Exercise aim | Copy every line of the data that includes the string "context".

Source excerpt |
☆ ☆ ☆ ☆

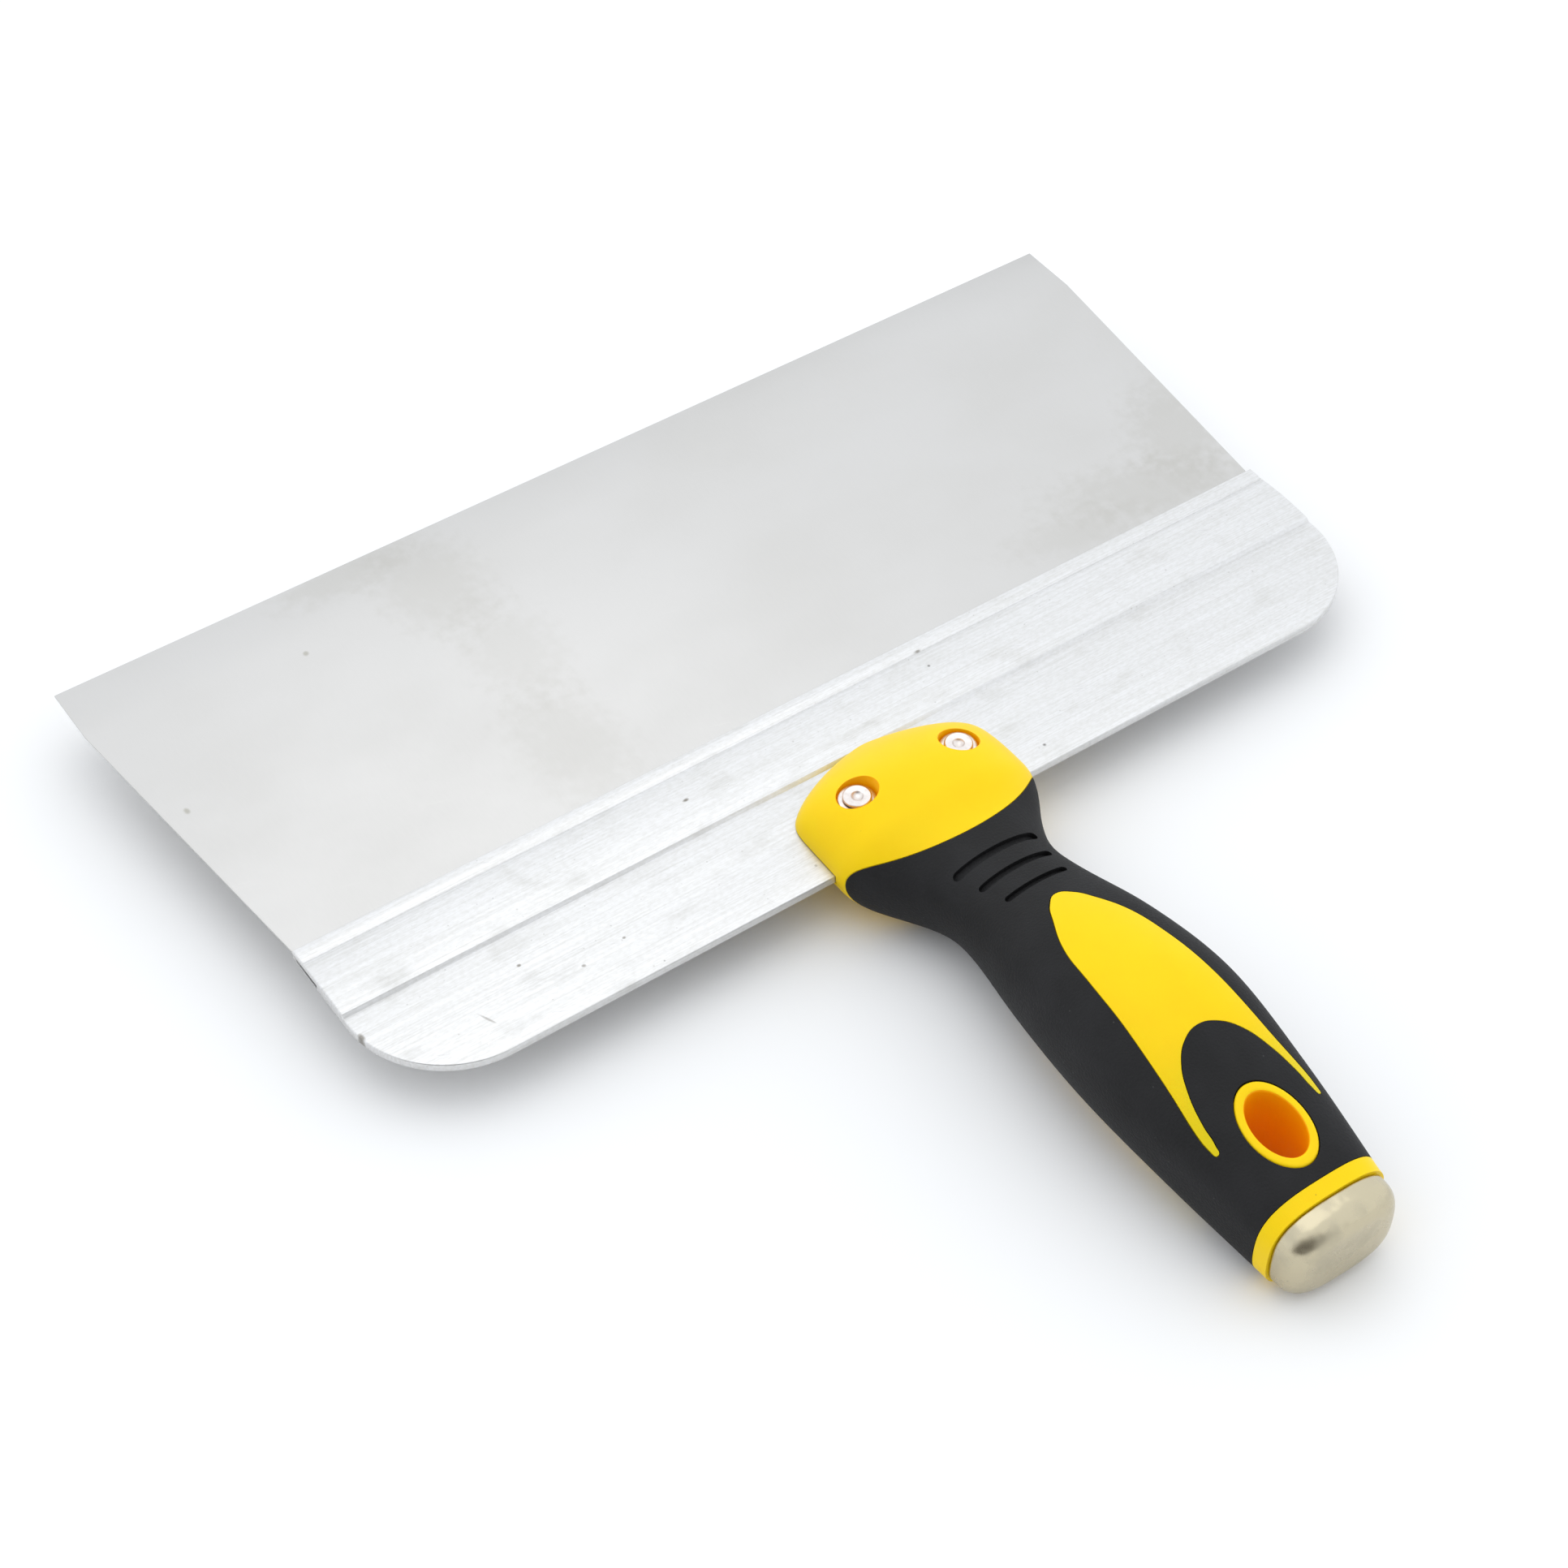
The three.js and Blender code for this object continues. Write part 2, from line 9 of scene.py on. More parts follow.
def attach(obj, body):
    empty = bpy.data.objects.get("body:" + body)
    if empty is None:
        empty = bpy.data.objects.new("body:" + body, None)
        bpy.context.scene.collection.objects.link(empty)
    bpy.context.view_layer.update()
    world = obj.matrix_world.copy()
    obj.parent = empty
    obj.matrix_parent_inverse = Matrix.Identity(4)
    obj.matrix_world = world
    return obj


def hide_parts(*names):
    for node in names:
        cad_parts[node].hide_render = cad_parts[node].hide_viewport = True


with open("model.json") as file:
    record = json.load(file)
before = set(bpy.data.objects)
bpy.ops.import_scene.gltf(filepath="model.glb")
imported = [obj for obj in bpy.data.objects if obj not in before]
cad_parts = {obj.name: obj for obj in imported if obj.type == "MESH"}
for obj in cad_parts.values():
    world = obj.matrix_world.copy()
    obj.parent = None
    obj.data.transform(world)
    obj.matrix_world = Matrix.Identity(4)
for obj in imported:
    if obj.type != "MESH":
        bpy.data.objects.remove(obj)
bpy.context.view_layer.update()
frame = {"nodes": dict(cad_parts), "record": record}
mm = 0.001
print("frame loaded:", len(frame["nodes"]), "nodes")

# The knife is modelled in its own axes: X across the blade, Y towards the working edge, y = 0 at the
# backing's lip and z = 0 on the blade's upper face. Lengths in the dictionaries are millimetres.
fitGap = 0.25  # clearance between pieces that touch
seamGap = 0.14  # fine dark line round the inlay and the hang ring
reachAll = 60.0  # taller and wider than the handle
onRow = 1e-5  # metres: a vertex this close to a row belongs to it

edgeMount = next(m for m in frame["record"]["mounts"] if m["name"] == "working_edge")
tilt = math.atan2(edgeMount["axis"][2], edgeMount["axis"][1])


# Helpers that build and change meshes in edit mode.


def deselectAll():
    if bpy.context.object and bpy.context.object.mode != "OBJECT":
        bpy.ops.object.mode_set(mode="OBJECT")
    bpy.ops.object.select_all(action="DESELECT")


def focus(piece):
    deselectAll()
    piece.select_set(True)
    bpy.context.view_layer.objects.active = piece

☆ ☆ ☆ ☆

Task solution |
        bpy.context.scene.collection.objects.link(empty)
    bpy.context.view_layer.update()
bpy.context.view_layer.update()
    if bpy.context.object and bpy.context.object.mode != "OBJECT":
    bpy.context.view_layer.objects.active = piece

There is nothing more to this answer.